With a young Indian team surprisingly winning the inaugural T20 World Cup the previous year, it was clear that the stage had been set to transform the sport forever. The IPL went on to become the biggest event on the annual global cricket calendar. McCullum went on to invent Bazball and apply it to red-ball cricket as England coach.
The stark contrast in formats and settings was exemplified this month by the confluence of two events: the Indian cricket team led by Suryakumar Yadav cheered by millions during a heady World T20 run on one side, and a group of cricketers from Jammu & Kashmir beating all odds on smaller grounds across the country to seal their historic first Ranji Trophy title on the other.
Both legitimate forms of cricket. Both worthy causes in their own contexts. But how shall the twain meet?
THE BUILDING BLOCKS
The secret to stitching together a successful campaign in sport lies not in the individual threads but in the entire tapestry. Matches may be won by players; tournaments are won by squads, and by the larger philosophy behind their approach.
Team India’s strength in the World T20, for instance, lies in a varied bowling attack: the accuracy of Jasprit Bumrah, the guile of Ashdeep Singh, and the versatile spin arsenal of Varun Chakravarthi, Axar Patel, Kuldeep Yadav and Washington Sundar. On the batting front, the powerplay philosophy is aggressive and uncomplicated, and the line-up is packed with shot-makers — from Abhishek Sharma at the top to Shivam Dube at No 7 — who can strike blows as soon as they come in.
The team’s weakness, ironically, is a corollary of this same approach. The batters seem unable to change their approach in tough conditions and the always-in-sixth-gear strategy can backfire dramatically, as it did in the league match against South Africa. Players such as Shreyas Iyer and KL Rahul, who can pace the innings when needed, may have removed this chink from the armour. And the success or failure of the team in the final against New Zealand today will eventually be seen through this prism.
For Team Jammu & Kashmir, meanwhile, the tapestry was stitched around the image of its talismanic swing bowler, Auqib Nabi, whose relentless accuracy and ability to move the ball both ways got him a staggering 60 wickets at an average of 12.73 with seven five-wicket hauls in the Ranji season. But Nabi wasn’t alone; he was supported by a multipronged attack in which three other bowlers picked up over 20 wickets each, and a deep and consistent batting unit led by 41-year-old veteran Paras Dogra as captain.

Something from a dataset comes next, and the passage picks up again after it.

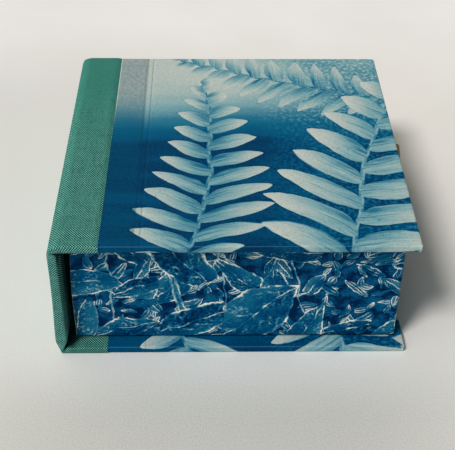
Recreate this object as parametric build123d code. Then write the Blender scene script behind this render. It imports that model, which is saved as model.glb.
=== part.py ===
"""A clamshell book box: a quarter-bound case of three boards, with a tray glued inside each cover.

Millimetres, +Z up. The box lies closed on its back cover, with its spine on the -X side, the tail edge
on the -Y side and the head edge on the +Y side. The origin is the centre of the back cover's outer face.
Everything is modelled with the spine's outer face at X = 0, and moved to the origin as it is written.
"""
from build123d import *
import os
from math import cos, hypot, pi, sin, sqrt

# The case: two covers and a spine of greyboard, covered in bookcloth and printed paper
case_width = 125.0  # from the spine's outer face to the covers' fore-edges
case_depth = 123.5  # from the tail edge to the head edge
case_height = 51.0  # from the back cover's outer face to the front cover's
case_board = 2.25  # thickness of the greyboard
case_covering = 0.35  # thickness of the bookcloth, and of the printed paper that meets it edge to edge
cloth_reach = 17.0  # the bookcloth's edge on each cover, from the spine's outer face
lining_reach = 28.0  # the inner hinge lining's edge on each cover, from the spine's outer face
case_turn_in = 14.0  # covering folded over onto the boards' inner faces
corner_round = 1.0  # the covers' fore-edge corners, seen from above
edge_round = 0.7  # the covered edges of the boards

# The joints: the flexible cloth between the spine board and each cover board
joint_gap = 1.45  # from the spine's inner face to the cover boards' spine edges
lower_joint_height = 6.0  # from the back cover's outer face to the spine board's lower end
upper_joint_height = 4.2  # from the front cover's outer face to the spine board's upper end
lower_bend = 1.6  # width of the cloth's bend under the spine, where the box's weight presses it
upper_bend = 3.2  # width of the looser bend over the top of the spine
joint_dip = 0.3  # sag of the cloth between its bend and the cover board
joint_layers = 2  # the outer cloth, and the turned-in cloth or the lining glued to it in the joint
notch_round = 0.6  # softness of the fold line inside each joint
joint_edge_round = 0.3  # the joint cloth's head and tail edges

# The trays: a base and three walls of thinner board, open towards the spine
tray_board = 2.0  # thickness of the tray board
tray_paper = 0.3  # thickness of the covering and lining papers
tray_turn_in = 12.0  # paper folded under the base
rim_round = 0.5  # the paper's fold over the walls' edges
tray_setback = 2.4  # from the cover boards' spine edges to the trays' open ends
fore_square = 4.2  # how far the covers stand past the large tray at the fore-edge
end_square = 5.0  # the same at the head and the tail
side_clearance = 1.0  # between the two trays at the head and the tail
fore_clearance = 2.2  # between the two trays at the fore-edge, so that the large one can swing clear
rim_clearance = 0.8  # from each tray's rim to what it faces

# The pull tab: a strip of leather folded double, glued between the front cover and the large tray
tab_width = 7.3
tab_thickness = 1.4  # two layers
tab_reach = 2.7  # how far it stands past the covers' fore-edges
tab_tail = 14.0  # how much of it is glued in, behind the large tray's fore-edge wall
tab_droop = 1.6  # how far its outer end hangs below its glued part
tab_fold = 1.1  # radius of the fold at its outer end
tab_eye = 0.35  # radius of the hollow left inside the fold
tab_clearance = 0.15  # between the tab and the recess cut for it in the large tray

tolerance = 1e-6  # for telling which edges lie on a plane

# What follows from them
cover_thickness = case_board + 2 * case_covering
cover_start = cover_thickness + joint_gap  # the cover boards' spine edges
tray_start = cover_start + tray_setback  # the trays' open ends
half_depth = case_depth / 2
wall_thickness = tray_board + 2 * tray_paper
large_length = case_width - fore_square - tray_start
large_width = case_depth - 2 * end_square
large_height = case_height - 2 * cover_thickness - rim_clearance
small_length = large_length - wall_thickness - fore_clearance
small_width = large_width - 2 * (wall_thickness + side_clearance)
small_height = case_height - 2 * cover_thickness - wall_thickness - rim_clearance


def block(x, y, z):
    """A rectangular solid between the two values given along each axis."""
    size = [high - low for low, high in (x, y, z)]
    return Pos(x[0], y[0], z[0]) * Box(*size, align=(Align.MIN, Align.MIN, Align.MIN))


def on_both_sides(y):
    """The span along Y from -y to y."""
    return (-y, y)


def front_from_back(solid):
    """The front cover's pieces are the back cover's, mirrored at the middle of the box's height."""
    return mirror(solid, about=Plane.XY.offset(case_height / 2))


# --- The covers ------------------------------------------------------------------------------------


def cover_slab(inset):
    """A cover's outline, shrunk by inset on its faces and on its head, tail and fore edges."""
    x_end, y_end = case_width - inset, half_depth - inset
    slab = block((cover_start, x_end), on_both_sides(y_end), (inset, cover_thickness - inset))
    corners = slab.edges().filter_by(Axis.Z).group_by(Axis.X)[-1]
    slab = fillet(corners, corner_round - inset)
    outline = [
        edge
        for face in (slab.faces().sort_by(Axis.Z)[0], slab.faces().sort_by(Axis.Z)[-1])
        for edge in face.edges()
        if edge.center().X > cover_start + inset
    ]
    return fillet(outline, edge_round - inset)


def cover():
    """The back cover: its board, bookcloth, printed paper and hinge lining."""
    board = cover_slab(case_covering)
    inner_layer = (cover_thickness - case_covering, cover_thickness)
    window_y = on_both_sides(half_depth - case_turn_in)
    window = block((cover_start, case_width - case_turn_in), window_y, inner_layer)
    covering = cover_slab(0) - board - window
    cloth_edge = Plane(origin=(cloth_reach, 0, 0), z_dir=(1, 0, 0))
    cloth = split(covering, bisect_by=cloth_edge, keep=Keep.BOTTOM)
    printed = split(covering, bisect_by=cloth_edge, keep=Keep.TOP)
    lining = block((cover_start, lining_reach), window_y, inner_layer)
    return board, cloth, printed, lining


# --- The spine -------------------------------------------------------------------------------------


def spine_slab(inset, z_span):
    """The spine's outline, shrunk by inset on its faces and on its head and tail ends."""
    slab = block((inset, cover_thickness - inset), on_both_sides(half_depth - inset), z_span)
    return fillet(slab.edges().filter_by(Axis.Z), edge_round - inset)


def spine():
    """The spine board, the bookcloth round it and the lining on its inner face."""
    z_span = (lower_joint_height, case_height - upper_joint_height)
    board = spine_slab(case_covering, z_span)
    inner_layer = (cover_thickness - case_covering, cover_thickness)
    lining = block(inner_layer, on_both_sides(half_depth - case_turn_in), z_span)
    cloth = spine_slab(0, z_span) - board - lining
    return board, cloth, lining


# --- The joints ------------------------------------------------------------------------------------


def joint_cloth(bend_width, joint_height):
    """The cloth of a joint, as it lies in the lower one. It leaves the spine board's end, bends under it,
    sags a little and reaches the cover board's edge. Inside, the lining is pressed down to a fold line."""
    bend = EllipticalCenterArc(
        center=(bend_width, joint_height),
        x_radius=bend_width,
        y_radius=joint_height,
        start_angle=180,
        arc_size=90,
    )
    sag_middle = ((bend_width + cover_start) / 2, joint_dip)
    sag = ThreePointArc((bend_width, 0), sag_middle, (cover_start, 0))
    thickness = joint_layers * case_covering
    slope = hypot(bend_width, joint_height)
    fold_x = bend_width * (1 - cos(pi / 4)) + thickness * joint_height / slope
    fold_z = joint_height * (1 - sin(pi / 4)) + thickness * bend_width / slope
    inside = Polyline(
        (cover_start, 0),
        (cover_start, cover_thickness),
        (fold_x, fold_z),
        (cover_thickness, joint_height),
        (0, joint_height),
    )
    section = make_face(Curve() + [bend, sag, inside])
    fold = section.vertices().sort_by_distance((fold_x, fold_z))[0]
    section = fillet(fold, notch_round)
    at_the_head = Plane(origin=(0, half_depth, 0), x_dir=(1, 0, 0), z_dir=(0, -1, 0))
    cloth = extrude(at_the_head * section, case_depth)
    across = cloth.edges().filter_by(Axis.Y, reverse=True)
    loose = [
        edge
        for edge in across
        if edge.center().X < cover_start - tolerance and edge.center().Z < joint_height - tolerance
    ]
    return fillet(loose, joint_edge_round)


def hinge_inset(bend_width, joint_height):
    """How far inside the two outer faces a joint turns. It makes the cloth's length round the bend equal
    to its length between the boards when the box lies open and flat."""
    a, b = bend_width, joint_height
    quarter_ellipse = pi * (3 * (a + b) - sqrt((3 * a + b) * (a + 3 * b))) / 4
    flat_length = quarter_ellipse + cover_start - bend_width
    return (cover_start + joint_height - flat_length) / 2


# --- The trays -------------------------------------------------------------------------------------


def tray(length, width, height):
    """A tray standing on its base, open at X = 0: base, head, tail and fore-edge walls, the covering
    strip round the walls, and the lining paper."""
    half_width = width / 2
    wall_outside = half_width - tray_paper
    wall_inside = wall_outside - tray_board
    fore_outside = length - tray_paper
    fore_inside = fore_outside - tray_board
    floor = tray_paper + tray_board
    wall_z = (tray_paper, height - tray_paper)

    base = block((tray_paper, fore_inside), on_both_sides(wall_inside), (tray_paper, floor))
    head = block((tray_paper, fore_outside), (wall_inside, wall_outside), wall_z)
    tail = mirror(head, about=Plane.XZ)
    fore = block((fore_inside, fore_outside), on_both_sides(wall_inside), wall_z)

    covering = tray_covering(length, half_width, height)
    for side in (1, -1):
        y_span = sorted((side * wall_inside, side * wall_outside))
        covering += block((0, tray_paper), y_span, wall_z)

    floor_y = on_both_sides(wall_inside - tray_paper)
    lining = block((0, fore_inside - tray_paper), floor_y, (floor, floor + tray_paper))
    lining += block((0, tray_paper), floor_y, (tray_paper, floor))
    under_y = on_both_sides(half_width - tray_turn_in)
    lining += block((0, tray_turn_in), under_y, (0, tray_paper))
    return base, head, tail, fore, covering, lining


def tray_covering(length, half_width, height):
    """The covering strip: under the base's edge, up the walls' outsides, over their rims and down inside
    to the base, mitred at the two fore-edge corners."""
    floor = tray_paper + tray_board
    outline = Polyline(
        (-tray_turn_in, 0),
        (0, 0),
        (0, height),
        (-wall_thickness, height),
        (-wall_thickness, floor),
        (tray_paper - wall_thickness, floor),
        (tray_paper - wall_thickness, height - tray_paper),
        (-tray_paper, height - tray_paper),
        (-tray_paper, tray_paper),
        (-tray_turn_in, tray_paper),
        close=True,
    )
    across_the_wall = Plane(origin=(0, half_width, 0), x_dir=(0, 1, 0), z_dir=(1, 0, 0))
    section = across_the_wall * make_face(outline)
    round_the_tray = Polyline(
        (0, half_width, 0), (length, half_width, 0), (length, -half_width, 0), (0, -half_width, 0)
    )
    strip = sweep(section, path=round_the_tray, transition=Transition.RIGHT)
    strip = fillet(strip.edges().filter_by(Axis.Z).group_by(Axis.X)[-1], rim_round)
    underside, *_, rim = strip.faces().sort_by(Axis.Z)
    over_the_rim = [edge for edge in rim.edges() if edge.center().X > tray_paper]
    round_the_outside = [
        edge
        for edge in underside.edges()
        if edge.center().X > length - rim_round or abs(edge.center().Y) > half_width - rim_round
    ]
    return fillet(over_the_rim + round_the_outside, rim_round)


# --- The pull tab ----------------------------------------------------------------------------------


def pull_tab():
    """The folded leather strip, hanging a little outside the large tray's fore-edge wall."""
    tray_face = case_width - fore_square
    glued_z = case_height - cover_thickness - tab_thickness / 2
    start = (tray_face - tab_tail, 0, glued_z)
    leave = (tray_face, 0, glued_z)
    end = (case_width + tab_reach - tab_fold, 0, glued_z - tab_droop)
    glued = Line(start, leave)
    hanging = TangentArc(leave, end, tangent=(1, 0, 0))
    section = Rectangle(tab_width, tab_thickness)
    across = Plane(origin=start, x_dir=(0, 1, 0), z_dir=(1, 0, 0))
    strip = sweep(across * section, path=Wire([glued, hanging]))
    along_y = Plane(origin=end, z_dir=(0, 1, 0))
    fold = along_y * Cylinder(tab_fold, tab_width)
    eye = along_y * Cylinder(tab_eye, 2 * tab_width)
    return strip + fold - eye


def tab_recess():
    """The space cut in the large tray so that the tab lies flush between it and the front cover."""
    tray_face = case_width - fore_square
    x_span = (tray_face - tab_tail - tab_clearance, tray_face)
    top = case_height - cover_thickness
    z_span = (top - tab_thickness - tab_clearance, top)
    return block(x_span, on_both_sides(tab_width / 2 + tab_clearance), z_span)


# --- The box ---------------------------------------------------------------------------------------

nodes = {}

cover_names = ("board", "cloth", "print", "hinge_lining")
for name, solid in zip(cover_names, cover()):
    nodes["back_" + name] = solid
    nodes["front_" + name] = front_from_back(solid)

nodes["spine_board"], nodes["spine_cloth"], nodes["spine_lining"] = spine()
nodes["lower_joint_cloth"] = joint_cloth(lower_bend, lower_joint_height)
nodes["upper_joint_cloth"] = front_from_back(joint_cloth(upper_bend, upper_joint_height))

tray_names = ("base", "head_wall", "tail_wall", "fore_edge_wall", "covering", "lining")
on_the_back_cover = Pos(tray_start, 0, cover_thickness)
for name, solid in zip(tray_names, tray(small_length, small_width, small_height)):
    nodes["small_tray_" + name] = on_the_back_cover * solid
for name, solid in zip(tray_names, tray(large_length, large_width, large_height)):
    nodes["large_tray_" + name] = front_from_back(on_the_back_cover * solid)
for name in ("base", "fore_edge_wall", "covering"):
    nodes["large_tray_" + name] -= tab_recess()

nodes["pull_tab"] = pull_tab()

os.makedirs("parts", exist_ok=True)
to_the_origin = Pos(-case_width / 2, 0, 0)
for name, solid in nodes.items():
    export_step(to_the_origin * solid, f"parts/{name}.step")

lower_inset = hinge_inset(lower_bend, lower_joint_height)
upper_inset = hinge_inset(upper_bend, upper_joint_height)
for name, inset, z in (("lower", lower_inset, lower_inset), ("upper", upper_inset, case_height - upper_inset)):
    print(f"{name} joint turns about x = {inset - case_width / 2:.4f}, z = {z:.4f}")
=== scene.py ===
from functools import partialmethod
from math import ceil, cos, pi, radians, sin

import bmesh
import bpy
import numpy as np
from mathutils import Matrix, Vector


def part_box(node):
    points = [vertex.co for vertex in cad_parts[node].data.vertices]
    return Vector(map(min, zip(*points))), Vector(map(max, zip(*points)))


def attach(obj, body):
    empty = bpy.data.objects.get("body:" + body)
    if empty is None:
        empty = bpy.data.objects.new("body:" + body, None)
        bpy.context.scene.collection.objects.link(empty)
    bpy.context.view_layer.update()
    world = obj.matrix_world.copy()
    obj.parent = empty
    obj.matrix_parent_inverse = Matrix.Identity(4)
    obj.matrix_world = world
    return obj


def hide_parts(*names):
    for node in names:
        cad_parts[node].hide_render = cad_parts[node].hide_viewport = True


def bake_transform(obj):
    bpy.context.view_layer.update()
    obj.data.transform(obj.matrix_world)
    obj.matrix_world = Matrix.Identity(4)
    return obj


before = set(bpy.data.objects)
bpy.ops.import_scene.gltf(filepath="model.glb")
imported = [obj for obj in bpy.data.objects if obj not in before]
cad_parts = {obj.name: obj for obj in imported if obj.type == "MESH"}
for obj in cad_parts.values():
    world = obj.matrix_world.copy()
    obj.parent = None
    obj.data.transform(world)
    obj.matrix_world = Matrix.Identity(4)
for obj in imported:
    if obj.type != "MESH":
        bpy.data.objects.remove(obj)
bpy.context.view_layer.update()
mm = 0.001


# --- The table, the lamps and the camera ---
# The box lies closed on a pale painted table. A window stands high in front of it, to the left. The room's
# light comes from that side too, and hardly any from the right. The camera looks down on the tail edge.


def add_object(name, data):
    """A new object in the scene."""
    thing = bpy.data.objects.new(name, data)
    bpy.context.scene.collection.objects.link(thing)
    return thing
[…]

The J&K team knew that their success would be viewed through one of two non-cricketing lenses — Reintegration or Rebellion, depending on which side of the political divide the analysts came from. Insulating themselves from these narratives became part of the team philosophy.
A LARGER MESSAGE
A key takeaway at the end of this curious cricket season — let’s assume the IPL at the end of March will mark the start of the next one — must be to ensure that T20 and the longer formats are treated differently from one another.
Nabi, after a record-breaking domestic season, deserves a place in the Indian Test squad over some of India’s current World T20 or future IPL swashbucklers. Since he has an IPL contract with Delhi Capitals this year, what Nabi does in that tournament must not dilute his Ranji heroics.
There is often a tendency for the excitement of IPL to overshadow other performances, but India’s national selectors must resist the temptation to be swayed by four-over spells and 40-ball blinders when choosing players for the longer formats. If match-winning numbers throughout India’s premier domestic competition are not enough for a Team India call-up, what meaning will the Ranji Trophy have any longer?
For no matter how we may have changed cricket over the years, it still has room for both leisurely afternoons and noisy evenings.